▶ INSTRUCTION:
Single out the lines of the material that contain "bodies" and copy them.

________________

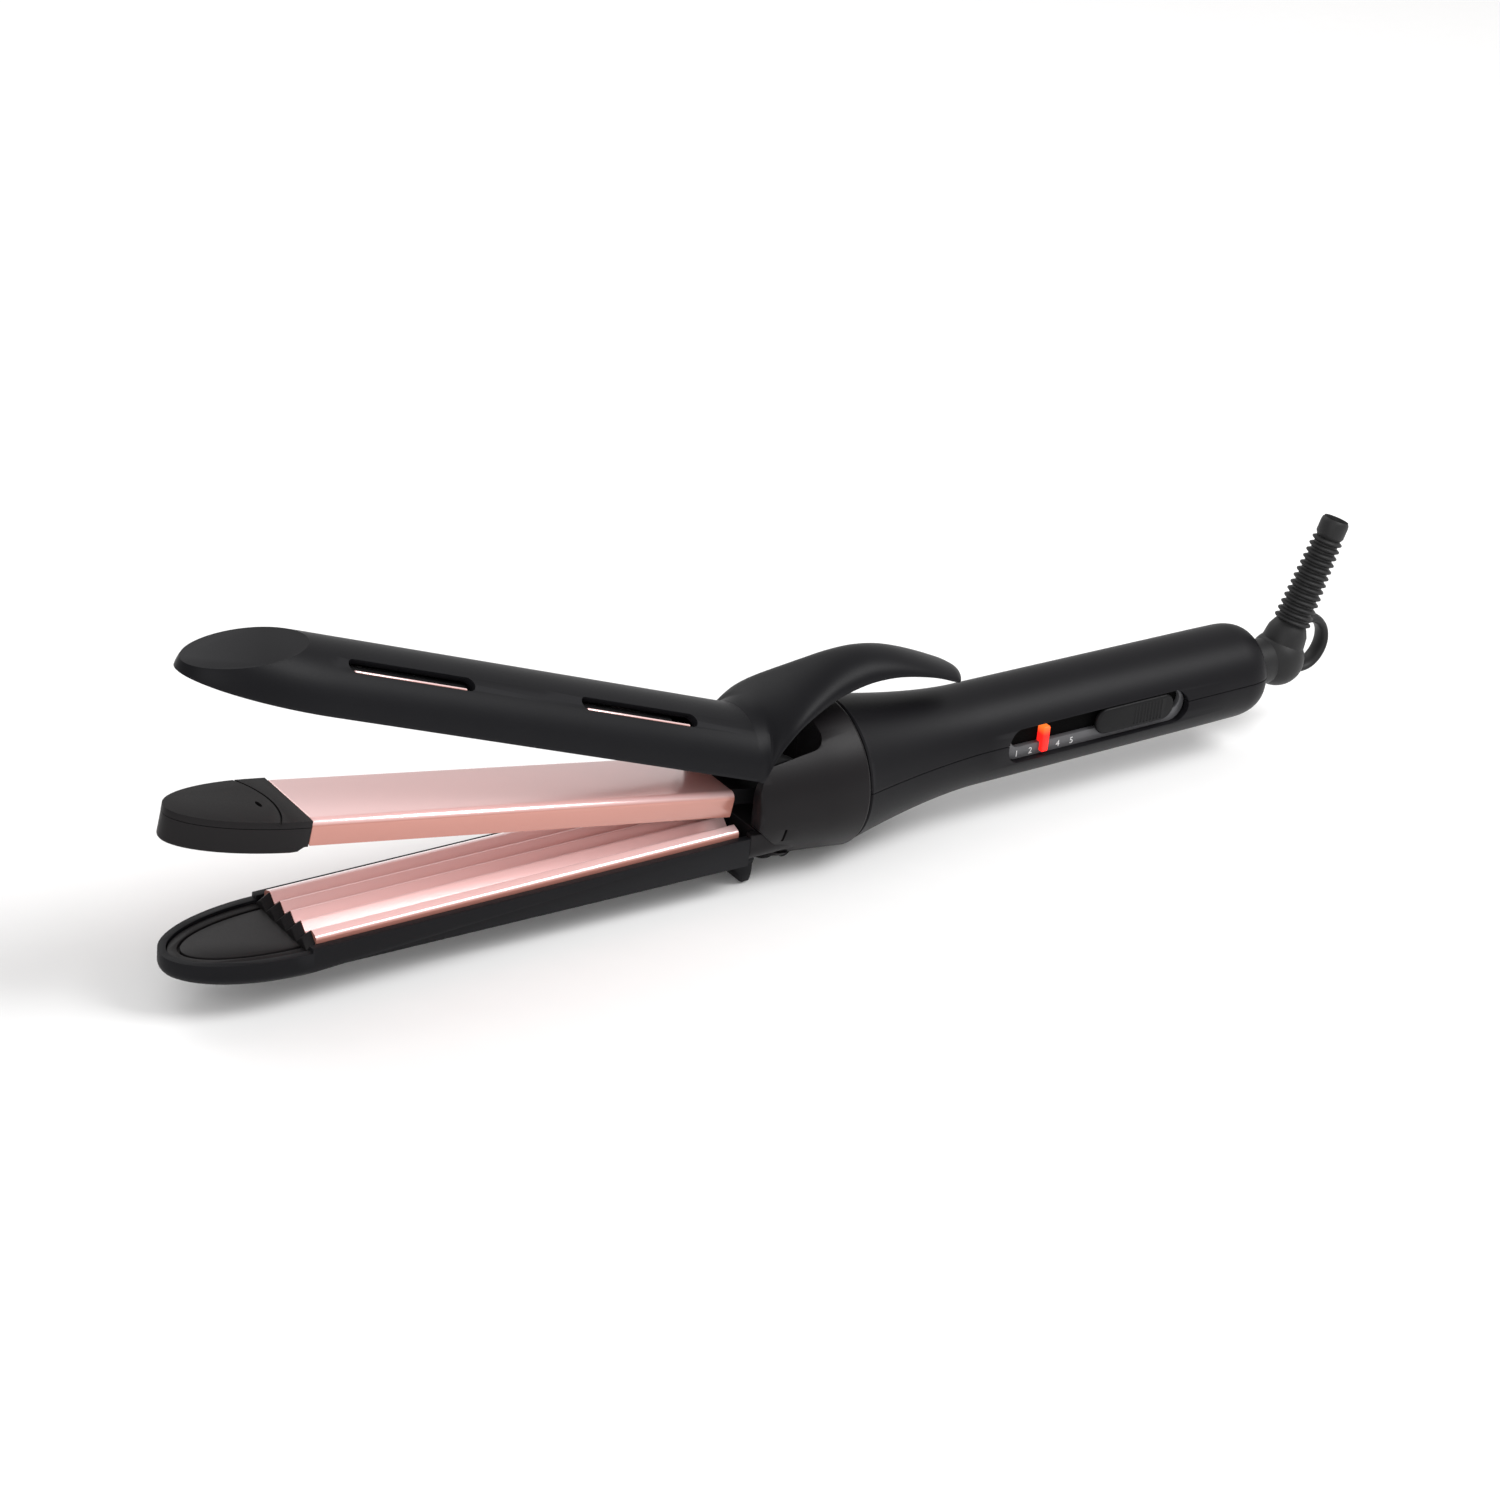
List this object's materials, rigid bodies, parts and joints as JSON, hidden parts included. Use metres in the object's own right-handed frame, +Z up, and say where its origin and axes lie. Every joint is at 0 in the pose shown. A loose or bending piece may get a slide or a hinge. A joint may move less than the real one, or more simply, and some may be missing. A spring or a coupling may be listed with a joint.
{
  "type": "hair crimper",
  "caption": "Handheld hair styler with a fixed ridged lower arm, hinged middle barrel, hinged vented upper arm with thumb lever, slide control and swivel cord boot.",
  "frame": {"origin": "centre of the flat bottom of the rest foot under the root of the lower arm", "axes": "+X along the handle's axis towards the cord, +Z up through the handle, with the thumb lever on top; the hinge pin lies along Y"},
  "size_m": [0.3542, 0.0392, 0.093],
  "materials": {
    "grip_plastic": "satin black moulded grip",
    "housing_plastic": "satin black moulded housing",
    "shell_plastic": "matte black heat resistant plastic",
    "nose_plastic": "matte black heat resistant plastic",
    "structural_nylon": "plain black nylon",
    "rose_ceramic": "rose gold ceramic coating on aluminium",
    "steel": "plated steel",
    "ceramic_heater": "fired ceramic",
    "insulation": "silicone and mica",
    "component_black": "moulded component",
    "board_green": "solder mask",
    "led_red": "lit red lens",
    "scale_grey": "satin grey",
    "knob_black": "ribbed black",
    "slide_white": "acetal",
    "brass": "plain brass",
    "lead_red": "silicone sleeve",
    "boot_rubber": "matte rubber"
  },
  "bodies": {
    "handle": {"handle_upper_shell": "grip_plastic", "handle_lower_shell": "grip_plastic", "hinge_housing_left": "housing_plastic", "hinge_housing_right": "housing_plastic", "hinge_pin": "steel", "housing_screws": "steel", "handle_screws": "steel", "lower_arm_screws": "steel", "lower_arm_shell": "shell_plastic", "lower_tip_insert": "nose_plastic", "crimp_plate": "rose_ceramic", "lower_heater": "ceramic_heater", "lower_heater_clamp": "insulation", "lower_thermostat": "component_black", "lower_heater_leads": "insulation", "control_board": "board_green", "temperature_switch": "component_black", "indicator_led": "led_red", "indicator_lens": "led_red", "scale_plate": "scale_grey", "contact_brushes": "brass", "brush_leads": "lead_red", "swivel_socket": "structural_nylon", "middle_arm_spring": "steel"},
    "middle_arm": {"middle_barrel": "rose_ceramic", "middle_nose": "nose_plastic", "middle_arm_root": "structural_nylon", "middle_heater": "ceramic_heater", "middle_heater_clip": "insulation", "thermal_fuse": "insulation", "middle_heater_leads": "insulation", "upper_arm_spring": "steel"},
    "upper_arm": {"upper_arm_shell": "shell_plastic", "upper_arm_frame": "structural_nylon", "upper_plate": "rose_ceramic", "upper_heat_shield": "rose_ceramic", "upper_plate_screws": "steel"},
    "temperature_slider": {"slider_knob": "knob_black", "slider_carriage": "slide_white"},
    "lock": {"lock_button": "knob_black", "lock_bar": "slide_white"},
    "cord_swivel": {"swivel_hub": "structural_nylon", "slip_rings": "brass", "cord_boot": "boot_rubber"}
  },
  "joints": [
    {"name": "middle_arm_hinge", "type": "hinge", "parent": "handle", "child": "middle_arm", "pos_m": [0.019, 0, 0.0206], "axis": [0, 1, 0], "range_deg": [-9.7, 0], "stiffness_Nm_per_rad": 0.25, "springref_deg": 22.92},
    {"name": "upper_arm_hinge", "type": "hinge", "parent": "middle_arm", "child": "upper_arm", "pos_m": [0.019, 0, 0.0206], "axis": [0, 1, 0], "range_deg": [-10.3, 0], "stiffness_Nm_per_rad": 0.25, "springref_deg": 22.92},
    {"name": "temperature_slide", "type": "slide", "parent": "handle", "child": "temperature_slider", "axis": [-1, 0, 0], "range_m": [0, 0.012]},
    {"name": "lock_slide", "type": "slide", "parent": "handle", "child": "lock", "axis": [-1, 0, 0], "range_m": [0, 0.005]},
    {"name": "cord_swivel_turn", "type": "hinge", "parent": "handle", "child": "cord_swivel", "pos_m": [0.1665, 0, 0.0206], "axis": [1, 0, 0], "continuous": true}
  ]
}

________________

▶ ANSWER:
List this object's materials, rigid bodies, parts and joints as JSON, hidden parts included. Use metres in the object's own right-handed frame, +Z up, and say where its origin and axes lie. Every joint is at 0 in the pose shown. A loose or bending piece may get a slide or a hinge. A joint may move less than the real one, or more simply, and some may be missing. A spring or a coupling may be listed with a joint.
  "bodies": {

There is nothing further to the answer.